* _WRITTEN PROBLEM_
Using the data below, return the stretch from the line that contains "thicken.thickness = WALL" through the line that contains "depsgraph = bpy.context.evaluated_depsgraph_get()", both included, exactly as it stands and nothing beyond it.

* _Modeling code records_
(begin)
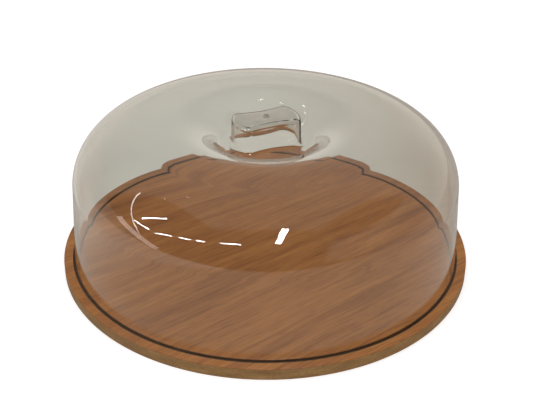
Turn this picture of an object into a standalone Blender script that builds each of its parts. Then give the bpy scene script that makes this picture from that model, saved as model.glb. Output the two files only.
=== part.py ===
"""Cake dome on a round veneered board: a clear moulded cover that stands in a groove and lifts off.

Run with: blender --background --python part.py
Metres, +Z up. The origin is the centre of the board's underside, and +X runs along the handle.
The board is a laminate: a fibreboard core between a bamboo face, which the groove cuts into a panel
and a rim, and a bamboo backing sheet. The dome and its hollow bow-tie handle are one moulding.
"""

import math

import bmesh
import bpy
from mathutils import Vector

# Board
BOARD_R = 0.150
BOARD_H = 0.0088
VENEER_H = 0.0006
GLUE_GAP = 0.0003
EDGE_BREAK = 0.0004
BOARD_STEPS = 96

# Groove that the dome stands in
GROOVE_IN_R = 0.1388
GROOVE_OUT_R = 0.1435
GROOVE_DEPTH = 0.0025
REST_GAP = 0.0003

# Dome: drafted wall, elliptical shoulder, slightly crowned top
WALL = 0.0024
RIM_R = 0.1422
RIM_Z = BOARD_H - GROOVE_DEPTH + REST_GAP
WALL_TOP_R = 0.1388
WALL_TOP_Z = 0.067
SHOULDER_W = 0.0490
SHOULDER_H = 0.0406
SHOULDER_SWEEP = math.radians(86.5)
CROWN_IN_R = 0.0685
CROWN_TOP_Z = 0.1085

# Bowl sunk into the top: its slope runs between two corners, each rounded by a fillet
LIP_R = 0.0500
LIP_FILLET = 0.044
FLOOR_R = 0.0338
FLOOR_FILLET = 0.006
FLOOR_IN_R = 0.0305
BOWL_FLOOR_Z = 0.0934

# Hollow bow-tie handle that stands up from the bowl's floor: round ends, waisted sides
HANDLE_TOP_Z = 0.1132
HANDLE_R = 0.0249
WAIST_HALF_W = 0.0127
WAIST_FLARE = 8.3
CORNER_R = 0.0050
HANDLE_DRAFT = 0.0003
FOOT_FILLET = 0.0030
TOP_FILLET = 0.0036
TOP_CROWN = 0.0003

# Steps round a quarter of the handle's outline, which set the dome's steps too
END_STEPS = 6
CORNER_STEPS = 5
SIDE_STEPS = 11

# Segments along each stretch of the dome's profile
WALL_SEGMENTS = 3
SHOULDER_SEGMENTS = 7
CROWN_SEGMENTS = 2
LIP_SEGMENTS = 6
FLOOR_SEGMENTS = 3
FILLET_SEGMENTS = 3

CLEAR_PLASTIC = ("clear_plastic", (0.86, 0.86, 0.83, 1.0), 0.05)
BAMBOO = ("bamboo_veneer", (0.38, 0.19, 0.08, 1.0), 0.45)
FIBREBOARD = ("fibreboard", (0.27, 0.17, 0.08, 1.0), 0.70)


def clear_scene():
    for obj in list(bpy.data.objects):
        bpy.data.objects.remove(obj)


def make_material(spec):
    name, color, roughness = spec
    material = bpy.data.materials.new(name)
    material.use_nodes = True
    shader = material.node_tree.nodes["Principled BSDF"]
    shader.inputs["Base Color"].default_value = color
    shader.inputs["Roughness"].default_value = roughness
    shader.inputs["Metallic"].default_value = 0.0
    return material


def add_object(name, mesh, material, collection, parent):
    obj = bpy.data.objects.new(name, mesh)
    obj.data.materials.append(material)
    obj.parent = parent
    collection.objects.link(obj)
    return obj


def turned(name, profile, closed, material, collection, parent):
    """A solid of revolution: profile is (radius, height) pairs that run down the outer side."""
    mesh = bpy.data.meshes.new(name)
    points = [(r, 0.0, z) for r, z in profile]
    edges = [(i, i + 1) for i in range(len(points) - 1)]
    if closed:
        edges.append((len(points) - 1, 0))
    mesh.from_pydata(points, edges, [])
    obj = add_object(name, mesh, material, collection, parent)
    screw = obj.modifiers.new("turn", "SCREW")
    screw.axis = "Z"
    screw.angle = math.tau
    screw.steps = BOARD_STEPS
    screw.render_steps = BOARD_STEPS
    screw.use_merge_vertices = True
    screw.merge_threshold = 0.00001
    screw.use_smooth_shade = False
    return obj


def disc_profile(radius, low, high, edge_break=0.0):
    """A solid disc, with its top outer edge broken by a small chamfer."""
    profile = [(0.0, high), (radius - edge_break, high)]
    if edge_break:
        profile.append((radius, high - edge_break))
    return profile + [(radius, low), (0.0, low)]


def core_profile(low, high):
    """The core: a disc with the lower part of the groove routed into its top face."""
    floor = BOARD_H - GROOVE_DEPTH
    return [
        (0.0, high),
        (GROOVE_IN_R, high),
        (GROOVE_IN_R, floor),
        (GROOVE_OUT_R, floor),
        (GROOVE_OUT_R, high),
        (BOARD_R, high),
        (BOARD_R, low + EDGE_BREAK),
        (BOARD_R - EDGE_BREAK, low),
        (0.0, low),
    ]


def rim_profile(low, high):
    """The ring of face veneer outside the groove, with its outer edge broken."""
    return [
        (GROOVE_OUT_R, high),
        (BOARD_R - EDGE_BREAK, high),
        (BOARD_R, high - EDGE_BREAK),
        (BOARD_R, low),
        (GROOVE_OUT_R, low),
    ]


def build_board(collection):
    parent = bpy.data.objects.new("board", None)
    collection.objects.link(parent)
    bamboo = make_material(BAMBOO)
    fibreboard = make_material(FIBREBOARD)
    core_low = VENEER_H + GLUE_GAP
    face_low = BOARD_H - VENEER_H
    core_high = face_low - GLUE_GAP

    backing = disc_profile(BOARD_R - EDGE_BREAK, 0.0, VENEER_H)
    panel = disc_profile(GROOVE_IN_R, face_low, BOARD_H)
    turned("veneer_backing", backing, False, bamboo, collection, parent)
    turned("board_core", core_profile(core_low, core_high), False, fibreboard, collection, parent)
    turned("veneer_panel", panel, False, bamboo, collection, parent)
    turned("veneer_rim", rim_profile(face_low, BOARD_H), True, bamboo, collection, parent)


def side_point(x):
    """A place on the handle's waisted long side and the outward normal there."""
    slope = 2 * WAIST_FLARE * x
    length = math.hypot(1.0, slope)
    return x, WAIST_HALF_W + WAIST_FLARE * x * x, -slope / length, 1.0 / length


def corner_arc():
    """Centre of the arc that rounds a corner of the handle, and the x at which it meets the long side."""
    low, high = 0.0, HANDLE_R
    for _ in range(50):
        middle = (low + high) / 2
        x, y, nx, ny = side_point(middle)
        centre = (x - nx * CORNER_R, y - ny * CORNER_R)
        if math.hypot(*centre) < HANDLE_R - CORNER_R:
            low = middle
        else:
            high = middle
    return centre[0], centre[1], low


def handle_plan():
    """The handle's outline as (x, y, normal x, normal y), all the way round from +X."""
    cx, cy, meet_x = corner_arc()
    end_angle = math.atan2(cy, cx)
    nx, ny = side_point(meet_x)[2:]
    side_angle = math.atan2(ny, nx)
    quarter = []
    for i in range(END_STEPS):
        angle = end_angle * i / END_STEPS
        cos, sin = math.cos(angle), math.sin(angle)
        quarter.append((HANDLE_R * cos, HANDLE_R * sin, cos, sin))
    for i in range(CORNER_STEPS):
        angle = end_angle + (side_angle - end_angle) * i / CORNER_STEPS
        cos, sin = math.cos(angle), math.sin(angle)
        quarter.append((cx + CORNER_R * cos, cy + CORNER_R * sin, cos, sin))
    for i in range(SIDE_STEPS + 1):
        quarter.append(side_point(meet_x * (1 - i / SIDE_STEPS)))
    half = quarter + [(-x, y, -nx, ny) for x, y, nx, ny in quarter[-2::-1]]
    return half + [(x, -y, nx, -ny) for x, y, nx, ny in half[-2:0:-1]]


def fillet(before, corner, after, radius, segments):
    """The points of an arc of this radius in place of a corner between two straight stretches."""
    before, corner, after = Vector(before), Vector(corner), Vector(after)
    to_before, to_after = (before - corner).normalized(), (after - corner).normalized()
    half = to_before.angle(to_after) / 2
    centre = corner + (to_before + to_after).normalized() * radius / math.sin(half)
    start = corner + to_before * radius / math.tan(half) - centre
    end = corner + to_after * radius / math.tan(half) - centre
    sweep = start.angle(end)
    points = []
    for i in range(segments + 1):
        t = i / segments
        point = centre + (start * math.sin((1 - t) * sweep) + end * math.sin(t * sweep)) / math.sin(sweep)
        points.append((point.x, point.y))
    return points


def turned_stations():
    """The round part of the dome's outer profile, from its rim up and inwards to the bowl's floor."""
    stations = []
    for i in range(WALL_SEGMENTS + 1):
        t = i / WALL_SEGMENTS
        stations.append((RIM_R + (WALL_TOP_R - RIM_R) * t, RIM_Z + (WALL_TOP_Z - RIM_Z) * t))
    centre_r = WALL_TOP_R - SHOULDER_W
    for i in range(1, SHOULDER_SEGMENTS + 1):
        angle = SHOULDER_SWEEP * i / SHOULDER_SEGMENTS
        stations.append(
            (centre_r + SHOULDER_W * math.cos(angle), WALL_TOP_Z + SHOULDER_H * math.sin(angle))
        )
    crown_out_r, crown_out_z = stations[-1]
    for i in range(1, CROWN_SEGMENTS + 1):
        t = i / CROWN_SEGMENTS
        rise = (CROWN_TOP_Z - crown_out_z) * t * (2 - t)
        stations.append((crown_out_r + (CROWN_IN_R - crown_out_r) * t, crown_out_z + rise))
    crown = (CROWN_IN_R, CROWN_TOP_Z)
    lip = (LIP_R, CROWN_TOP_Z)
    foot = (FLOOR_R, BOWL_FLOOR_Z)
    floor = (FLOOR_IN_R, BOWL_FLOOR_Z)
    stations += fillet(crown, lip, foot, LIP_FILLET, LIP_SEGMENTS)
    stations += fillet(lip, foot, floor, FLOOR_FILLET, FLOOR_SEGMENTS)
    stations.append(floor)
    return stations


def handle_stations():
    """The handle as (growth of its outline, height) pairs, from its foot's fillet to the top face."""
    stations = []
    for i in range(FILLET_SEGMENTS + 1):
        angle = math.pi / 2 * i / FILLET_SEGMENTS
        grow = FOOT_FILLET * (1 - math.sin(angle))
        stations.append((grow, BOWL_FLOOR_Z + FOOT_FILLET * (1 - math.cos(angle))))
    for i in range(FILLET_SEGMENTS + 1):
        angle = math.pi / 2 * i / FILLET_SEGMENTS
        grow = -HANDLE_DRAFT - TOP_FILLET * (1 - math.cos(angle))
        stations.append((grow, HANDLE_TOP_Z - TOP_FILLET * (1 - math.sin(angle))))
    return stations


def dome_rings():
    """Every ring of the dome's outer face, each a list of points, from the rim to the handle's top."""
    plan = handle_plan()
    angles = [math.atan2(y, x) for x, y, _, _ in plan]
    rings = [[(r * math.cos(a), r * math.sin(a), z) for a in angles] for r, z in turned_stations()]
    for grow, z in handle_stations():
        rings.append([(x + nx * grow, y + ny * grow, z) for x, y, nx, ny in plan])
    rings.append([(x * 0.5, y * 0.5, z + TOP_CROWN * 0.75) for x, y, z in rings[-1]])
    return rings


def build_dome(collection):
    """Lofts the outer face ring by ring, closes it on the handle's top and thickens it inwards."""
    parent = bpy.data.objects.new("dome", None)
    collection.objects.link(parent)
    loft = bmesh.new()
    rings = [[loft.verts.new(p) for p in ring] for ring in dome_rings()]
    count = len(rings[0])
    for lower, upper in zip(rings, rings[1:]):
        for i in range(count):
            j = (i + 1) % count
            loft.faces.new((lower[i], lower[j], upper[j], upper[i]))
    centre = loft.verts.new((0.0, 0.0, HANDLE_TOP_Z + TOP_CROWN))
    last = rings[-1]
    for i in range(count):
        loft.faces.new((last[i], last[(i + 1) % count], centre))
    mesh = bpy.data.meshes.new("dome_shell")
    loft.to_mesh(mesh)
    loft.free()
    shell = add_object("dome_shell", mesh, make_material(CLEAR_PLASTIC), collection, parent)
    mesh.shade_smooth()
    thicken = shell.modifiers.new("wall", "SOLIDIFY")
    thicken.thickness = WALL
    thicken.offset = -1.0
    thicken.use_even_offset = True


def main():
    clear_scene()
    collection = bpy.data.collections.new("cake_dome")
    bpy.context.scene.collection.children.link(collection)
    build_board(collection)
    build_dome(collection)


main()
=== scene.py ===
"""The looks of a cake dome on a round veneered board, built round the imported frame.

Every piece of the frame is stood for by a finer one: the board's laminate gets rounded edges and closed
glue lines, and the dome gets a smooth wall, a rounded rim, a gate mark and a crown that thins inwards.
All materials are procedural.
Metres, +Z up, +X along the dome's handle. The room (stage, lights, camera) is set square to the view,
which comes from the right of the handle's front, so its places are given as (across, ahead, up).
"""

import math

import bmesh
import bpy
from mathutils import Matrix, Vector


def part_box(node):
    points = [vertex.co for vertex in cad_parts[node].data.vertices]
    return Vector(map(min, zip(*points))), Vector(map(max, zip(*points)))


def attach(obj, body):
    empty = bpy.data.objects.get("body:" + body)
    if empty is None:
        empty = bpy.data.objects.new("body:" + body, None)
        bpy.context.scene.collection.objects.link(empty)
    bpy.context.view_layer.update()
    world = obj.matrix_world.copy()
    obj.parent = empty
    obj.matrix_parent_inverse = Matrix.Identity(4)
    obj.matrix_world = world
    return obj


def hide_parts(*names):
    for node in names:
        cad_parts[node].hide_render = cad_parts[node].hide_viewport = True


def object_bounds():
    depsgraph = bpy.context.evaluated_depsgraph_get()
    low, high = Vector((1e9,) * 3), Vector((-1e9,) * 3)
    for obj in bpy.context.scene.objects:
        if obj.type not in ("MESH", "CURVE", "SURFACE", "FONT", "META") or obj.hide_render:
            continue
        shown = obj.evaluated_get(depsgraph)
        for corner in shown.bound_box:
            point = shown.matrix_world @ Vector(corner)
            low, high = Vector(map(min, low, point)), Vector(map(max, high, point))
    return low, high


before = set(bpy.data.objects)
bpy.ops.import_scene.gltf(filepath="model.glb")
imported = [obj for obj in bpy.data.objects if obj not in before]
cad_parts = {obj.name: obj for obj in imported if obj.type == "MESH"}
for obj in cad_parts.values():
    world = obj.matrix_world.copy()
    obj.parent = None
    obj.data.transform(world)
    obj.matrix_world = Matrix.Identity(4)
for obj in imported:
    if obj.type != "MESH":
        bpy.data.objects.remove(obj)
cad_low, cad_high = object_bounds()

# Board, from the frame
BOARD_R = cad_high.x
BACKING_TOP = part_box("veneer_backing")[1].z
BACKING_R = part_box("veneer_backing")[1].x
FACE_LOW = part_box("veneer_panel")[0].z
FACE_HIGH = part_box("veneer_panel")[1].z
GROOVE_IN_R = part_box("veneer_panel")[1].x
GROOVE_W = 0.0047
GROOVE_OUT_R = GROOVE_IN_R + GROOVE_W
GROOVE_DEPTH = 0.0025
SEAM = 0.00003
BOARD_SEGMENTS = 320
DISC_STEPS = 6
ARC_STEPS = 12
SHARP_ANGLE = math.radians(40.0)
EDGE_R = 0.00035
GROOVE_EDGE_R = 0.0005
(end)
(begin)
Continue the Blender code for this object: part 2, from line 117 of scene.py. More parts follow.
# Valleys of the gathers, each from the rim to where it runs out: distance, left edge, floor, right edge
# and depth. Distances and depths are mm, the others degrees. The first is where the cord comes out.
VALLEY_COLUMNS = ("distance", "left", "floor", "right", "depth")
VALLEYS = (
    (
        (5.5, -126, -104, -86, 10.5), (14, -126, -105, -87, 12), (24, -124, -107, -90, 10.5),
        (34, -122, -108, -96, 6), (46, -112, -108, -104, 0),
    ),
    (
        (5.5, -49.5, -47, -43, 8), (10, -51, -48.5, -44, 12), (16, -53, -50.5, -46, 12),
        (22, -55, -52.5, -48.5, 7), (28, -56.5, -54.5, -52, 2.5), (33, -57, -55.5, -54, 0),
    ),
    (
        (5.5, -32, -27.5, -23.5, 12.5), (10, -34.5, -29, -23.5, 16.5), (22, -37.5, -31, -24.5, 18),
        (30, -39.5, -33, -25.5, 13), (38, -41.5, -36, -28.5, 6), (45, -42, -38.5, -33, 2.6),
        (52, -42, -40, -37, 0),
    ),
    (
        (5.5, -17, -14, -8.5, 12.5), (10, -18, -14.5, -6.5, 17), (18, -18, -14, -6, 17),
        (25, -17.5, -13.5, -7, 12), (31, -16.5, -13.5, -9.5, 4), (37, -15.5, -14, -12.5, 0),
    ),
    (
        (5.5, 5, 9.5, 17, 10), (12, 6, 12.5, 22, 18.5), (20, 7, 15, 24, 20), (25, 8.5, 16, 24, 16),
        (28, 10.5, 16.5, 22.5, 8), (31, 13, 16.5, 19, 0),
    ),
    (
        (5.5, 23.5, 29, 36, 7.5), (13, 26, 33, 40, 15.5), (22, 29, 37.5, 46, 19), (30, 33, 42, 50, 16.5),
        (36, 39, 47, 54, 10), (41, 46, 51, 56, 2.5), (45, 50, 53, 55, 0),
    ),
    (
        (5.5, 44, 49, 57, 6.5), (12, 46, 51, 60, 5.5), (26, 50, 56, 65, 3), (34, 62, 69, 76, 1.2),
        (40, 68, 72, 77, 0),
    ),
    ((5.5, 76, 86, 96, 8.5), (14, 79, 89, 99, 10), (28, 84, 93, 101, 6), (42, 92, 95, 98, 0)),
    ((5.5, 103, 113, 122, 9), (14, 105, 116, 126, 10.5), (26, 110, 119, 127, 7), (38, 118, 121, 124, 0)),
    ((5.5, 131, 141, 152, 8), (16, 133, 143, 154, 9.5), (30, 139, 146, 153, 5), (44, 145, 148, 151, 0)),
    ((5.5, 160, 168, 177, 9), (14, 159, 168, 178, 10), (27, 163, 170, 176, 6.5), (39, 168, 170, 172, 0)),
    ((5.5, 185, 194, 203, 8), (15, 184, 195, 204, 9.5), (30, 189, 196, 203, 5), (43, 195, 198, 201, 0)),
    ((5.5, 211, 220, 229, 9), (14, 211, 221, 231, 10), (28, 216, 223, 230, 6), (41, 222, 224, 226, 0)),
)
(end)
(begin)
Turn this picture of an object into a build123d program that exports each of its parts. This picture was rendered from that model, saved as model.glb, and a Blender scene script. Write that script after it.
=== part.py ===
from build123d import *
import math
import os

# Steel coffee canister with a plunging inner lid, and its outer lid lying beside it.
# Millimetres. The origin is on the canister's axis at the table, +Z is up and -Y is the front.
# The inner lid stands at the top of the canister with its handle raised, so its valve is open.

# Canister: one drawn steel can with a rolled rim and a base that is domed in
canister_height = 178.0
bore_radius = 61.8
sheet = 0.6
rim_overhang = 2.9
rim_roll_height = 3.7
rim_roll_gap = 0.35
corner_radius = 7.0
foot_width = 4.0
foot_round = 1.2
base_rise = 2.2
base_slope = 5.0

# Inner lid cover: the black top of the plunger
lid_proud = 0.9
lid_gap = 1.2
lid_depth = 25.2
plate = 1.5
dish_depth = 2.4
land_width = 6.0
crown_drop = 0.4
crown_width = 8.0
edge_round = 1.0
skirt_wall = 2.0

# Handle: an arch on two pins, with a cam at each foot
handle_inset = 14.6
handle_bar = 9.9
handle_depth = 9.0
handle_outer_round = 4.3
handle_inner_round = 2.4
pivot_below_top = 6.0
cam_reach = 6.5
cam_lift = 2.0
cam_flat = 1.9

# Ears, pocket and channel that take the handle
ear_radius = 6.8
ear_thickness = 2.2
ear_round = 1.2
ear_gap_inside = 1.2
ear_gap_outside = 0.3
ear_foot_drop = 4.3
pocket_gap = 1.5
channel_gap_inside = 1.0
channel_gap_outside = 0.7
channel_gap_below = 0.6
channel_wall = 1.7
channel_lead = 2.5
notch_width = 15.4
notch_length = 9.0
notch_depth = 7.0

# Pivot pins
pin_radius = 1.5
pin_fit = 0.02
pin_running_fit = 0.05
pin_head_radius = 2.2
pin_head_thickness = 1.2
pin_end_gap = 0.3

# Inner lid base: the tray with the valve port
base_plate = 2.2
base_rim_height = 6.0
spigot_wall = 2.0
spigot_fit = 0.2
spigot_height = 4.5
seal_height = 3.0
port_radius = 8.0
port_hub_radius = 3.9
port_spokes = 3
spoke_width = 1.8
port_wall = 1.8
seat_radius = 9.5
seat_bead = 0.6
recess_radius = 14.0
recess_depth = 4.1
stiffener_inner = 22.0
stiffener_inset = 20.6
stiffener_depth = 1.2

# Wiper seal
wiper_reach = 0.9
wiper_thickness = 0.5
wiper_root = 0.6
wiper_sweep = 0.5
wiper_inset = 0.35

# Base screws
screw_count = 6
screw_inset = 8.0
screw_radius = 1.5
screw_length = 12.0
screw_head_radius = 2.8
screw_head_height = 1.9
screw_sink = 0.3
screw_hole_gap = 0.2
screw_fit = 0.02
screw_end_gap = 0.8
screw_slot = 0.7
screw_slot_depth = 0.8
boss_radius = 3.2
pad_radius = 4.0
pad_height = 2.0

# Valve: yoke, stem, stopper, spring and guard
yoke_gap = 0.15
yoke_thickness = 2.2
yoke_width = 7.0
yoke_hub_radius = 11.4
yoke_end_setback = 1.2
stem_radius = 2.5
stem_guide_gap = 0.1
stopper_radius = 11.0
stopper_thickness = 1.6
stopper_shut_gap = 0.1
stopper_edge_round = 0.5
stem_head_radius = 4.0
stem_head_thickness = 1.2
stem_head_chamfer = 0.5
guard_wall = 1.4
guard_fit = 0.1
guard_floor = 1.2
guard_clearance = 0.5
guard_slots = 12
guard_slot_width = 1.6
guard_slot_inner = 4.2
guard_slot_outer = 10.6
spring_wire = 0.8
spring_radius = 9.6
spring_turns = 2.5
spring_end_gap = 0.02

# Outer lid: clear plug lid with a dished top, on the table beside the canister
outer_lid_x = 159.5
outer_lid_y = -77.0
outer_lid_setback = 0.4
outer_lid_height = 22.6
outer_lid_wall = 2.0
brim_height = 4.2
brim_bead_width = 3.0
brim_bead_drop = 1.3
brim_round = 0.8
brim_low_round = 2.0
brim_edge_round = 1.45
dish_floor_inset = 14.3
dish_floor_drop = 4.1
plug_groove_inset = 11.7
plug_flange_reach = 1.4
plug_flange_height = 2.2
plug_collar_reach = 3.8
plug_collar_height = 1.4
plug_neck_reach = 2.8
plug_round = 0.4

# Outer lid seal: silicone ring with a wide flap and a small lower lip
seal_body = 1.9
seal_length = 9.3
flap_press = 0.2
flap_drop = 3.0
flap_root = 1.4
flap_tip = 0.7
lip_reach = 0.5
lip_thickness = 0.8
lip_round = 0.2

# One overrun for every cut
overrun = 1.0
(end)
* _RESULT OF THIS TASK_
    thicken.thickness = WALL
    thicken.offset = -1.0
    thicken.use_even_offset = True


def main():
    clear_scene()
    collection = bpy.data.collections.new("cake_dome")
    bpy.context.scene.collection.children.link(collection)
    build_board(collection)
    build_dome(collection)


main()
=== scene.py ===
"""The looks of a cake dome on a round veneered board, built round the imported frame.

Every piece of the frame is stood for by a finer one: the board's laminate gets rounded edges and closed
glue lines, and the dome gets a smooth wall, a rounded rim, a gate mark and a crown that thins inwards.
All materials are procedural.
Metres, +Z up, +X along the dome's handle. The room (stage, lights, camera) is set square to the view,
which comes from the right of the handle's front, so its places are given as (across, ahead, up).
"""

import math

import bmesh
import bpy
from mathutils import Matrix, Vector


def part_box(node):
    points = [vertex.co for vertex in cad_parts[node].data.vertices]
    return Vector(map(min, zip(*points))), Vector(map(max, zip(*points)))


def attach(obj, body):
    empty = bpy.data.objects.get("body:" + body)
    if empty is None:
        empty = bpy.data.objects.new("body:" + body, None)
        bpy.context.scene.collection.objects.link(empty)
    bpy.context.view_layer.update()
    world = obj.matrix_world.copy()
    obj.parent = empty
    obj.matrix_parent_inverse = Matrix.Identity(4)
    obj.matrix_world = world
    return obj


def hide_parts(*names):
    for node in names:
        cad_parts[node].hide_render = cad_parts[node].hide_viewport = True


def object_bounds():
    depsgraph = bpy.context.evaluated_depsgraph_get()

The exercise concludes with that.